8. It was the further contention of the learned Counsel for the applicant that the assessee had paid the demand and was given refund alongwith interest and therefore, there was no justification to issue the charge-sheet to the applicant as ultimately no loss has been caused to the Government. We find that the charge-sheet has been issued to the applicant not for causing any pecuniary loss to the Government but for the misconduct in asmuch as he entered the room of the I.T.O.unauthorisedly and tampered with the assessment file of his own father-in-law which is rather a serious misconduct. It is seen from the file that the applicant in fact admitted his entry in the room of I.T.O. and destroyed the documents from the assessment file of his father-in-law. The only thing is he is trying to give a different colour to the incident as an after thought even though he already admitted in writing that he entered the room of I.T.O, and tore off the papers also. During the enquiry these facts have been fully corroborated by the prosecution evidence. Therefore, it is hardly relevant as to whether the assessee was given refund or not. Since the applicant acted in a manner which is totally unbecoming of a Government servant and exhibited lack of absolute integrity and devotion to duty amounting to misconduct, the contention is rejected.

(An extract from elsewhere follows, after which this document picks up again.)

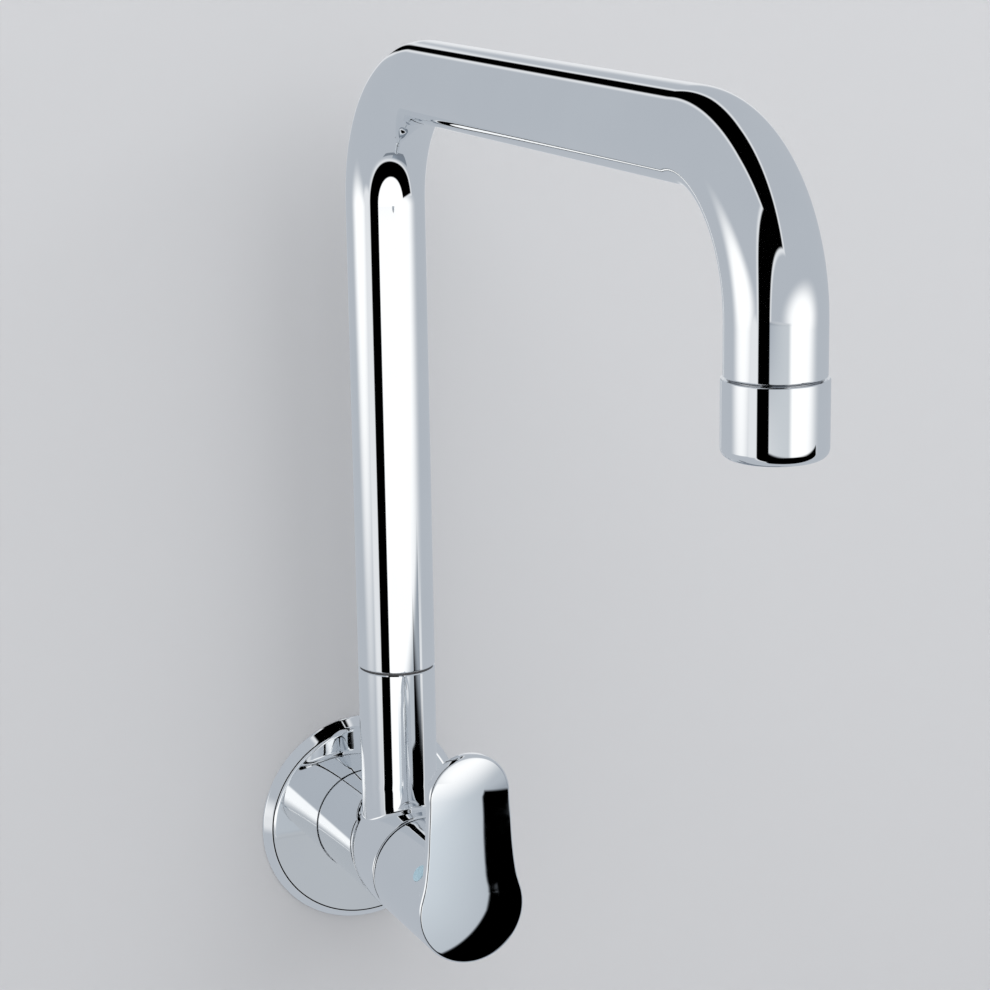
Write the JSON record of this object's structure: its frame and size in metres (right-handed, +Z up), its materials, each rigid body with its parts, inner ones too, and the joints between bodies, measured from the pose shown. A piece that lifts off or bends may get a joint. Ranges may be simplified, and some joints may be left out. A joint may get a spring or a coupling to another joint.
{
  "type": "wall tap",
  "caption": "Wall-fed cold kitchen tap: lever-turned ceramic valve, round cover flange, tall square swivel spout with a screwed aerator nozzle.",
  "frame": {"origin": "centre of the cover flange's back face, in the wall plane, on the barrel's axis", "axes": "+Z up along the riser, +Y into the wall along the barrel's axis, +X to the right of someone who faces the tap"},
  "size_m": [0.072, 0.3171, 0.3045],
  "materials": {
    "polished_chrome": "bright chrome plate",
    "turned_brass": "turned",
    "stainless_steel": "satin",
    "black_rubber": "moulded",
    "red_fibre": "pressed fibre",
    "alumina_ceramic": "lapped",
    "white_acetal": "moulded",
    "black_acetal": "moulded",
    "blue_plastic": "gloss"
  },
  "bodies": {
    "body": {"wall_flange": "polished_chrome", "flange_oring": "black_rubber", "barrel_sleeve": "polished_chrome", "inlet_tail": "turned_brass", "inlet_tail_washer": "red_fibre", "tap_body": "polished_chrome", "spout_retaining_screw": "stainless_steel", "headwork_bush": "turned_brass", "headwork_oring": "black_rubber", "seat_seal": "black_rubber", "fixed_disc": "alumina_ceramic", "spindle_glide_washer": "white_acetal", "swivel_thrust_washer": "black_acetal"},
    "handle": {"handle_lever": "polished_chrome", "spline_bush": "white_acetal", "handle_grub_screw": "stainless_steel", "index_plug": "blue_plastic", "spindle": "turned_brass", "rotating_disc": "alumina_ceramic", "spindle_oring_inner": "black_rubber", "spindle_oring_outer": "black_rubber", "spindle_clip": "stainless_steel"},
    "spout": {"spout_tube": "polished_chrome", "swivel_spigot": "turned_brass", "swivel_oring_lower": "black_rubber", "swivel_oring_upper": "black_rubber", "swivel_glide_ring_lower": "white_acetal", "swivel_glide_ring_upper": "white_acetal", "outlet_insert": "turned_brass", "aerator_housing": "polished_chrome", "aerator_washer": "black_rubber", "aerator_insert": "white_acetal", "aerator_screen": "stainless_steel"}
  },
  "joints": [
    {"name": "spout_swivel", "type": "hinge", "parent": "body", "child": "spout", "pos_m": [0, -0.036, 0.064], "axis": [0, 0, 1], "range_deg": [-90, 90]},
    {"name": "handle_turn", "type": "hinge", "parent": "body", "child": "handle", "pos_m": [0, -0.0562, 0], "axis": [0, -1, 0], "range_deg": [0, 90]}
  ]
}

9. According to the applicant, the Appellate Authority could not have issued the order dated 29/30.1.1987. But this argument has to be rejected on two grounds. The first ground is that on a perusal of the entire O. A. we did not find a single word regarding the questions as to who was his disciplinary authority and who was his Appellate Authority. In absence of any averment, we cannot adjudicate upon this issue as it has been held by the Hon'ble Supreme Court in its several judgments that the Tribunals cannot adjudicate upon any matter which is not the subject matter of the pleadings. The second ground is that we have seen that the respondents Counsel has rightly pointed out that in their reply, the Chief Commissioner of Income Tax has been referred to as the Disciplinary Authority, of the applicant, but the applicant has not even bothered to file a rejoinder to controvert the same. On the contrary he had given a reply addressed to the Chief Commissioner of Income Tax without taking this objection after the order dated 29/30.1.1987 was issued to him and has filed an appeal also to the Chairman of Central Board of Direct Taxes. Therefore, the applicant had accepted the Chief Commissioner of Income Tax as his Disciplinary Authority and having done so, he is now estopped from raising this point. Therefore, this contention is not sustainable in law and is rejected.
10. The last contention of the applicant's Counsel with regard to the appellate order is correct as the O.A. was admitted on 16.7.1992 while the appellate order was passed on 23.11.1992 without taking leave of the Court. Section 19(4) of the Administrative Tribunals Act in Chapter-IV reads as under:- "Where an application has been admitted by a Tribunal under Sub-section (3), every proceeding under the relevant service rules as to redressal of grievances in relation to the subject matter of such application pending immediately before such admission shall abate and save as otherwise directed by the Tribunal, no appeal or representation in relation to such matter shall the reafter be entertained under such rules." In view of the aforesaid Act, the learned Counsel for the applicant has rightly pointed out that the appeal would have abated once the O.A. was admitted and no order could have been passed by the respondents thereafter. We agree with the Counsel for the applicant on this point.
Therefore, the appellate order is bad in law being violative of Section 19(4) of A.T. Act, 1985. Accordingly the same is quashed and set aside.
Apart from this, the applicant's Counsel has fairly conceded in the Court that knowing the Hon'ble Supreme Court's judgments in such matters, he cannot ask us to reappreciate the evidences or go in the quantum of penalty. Therefore, no other point was urged by the applicant's Counsel. Since we have rejected the other contentions of the learned Counsel for the applicant, the disciplinary authority's order dated 3/4.7.1991 is upheld. However, the appellate order is quashed and set aside.
11. In view of the above, the O.A. is partly allowed with no order as to costs.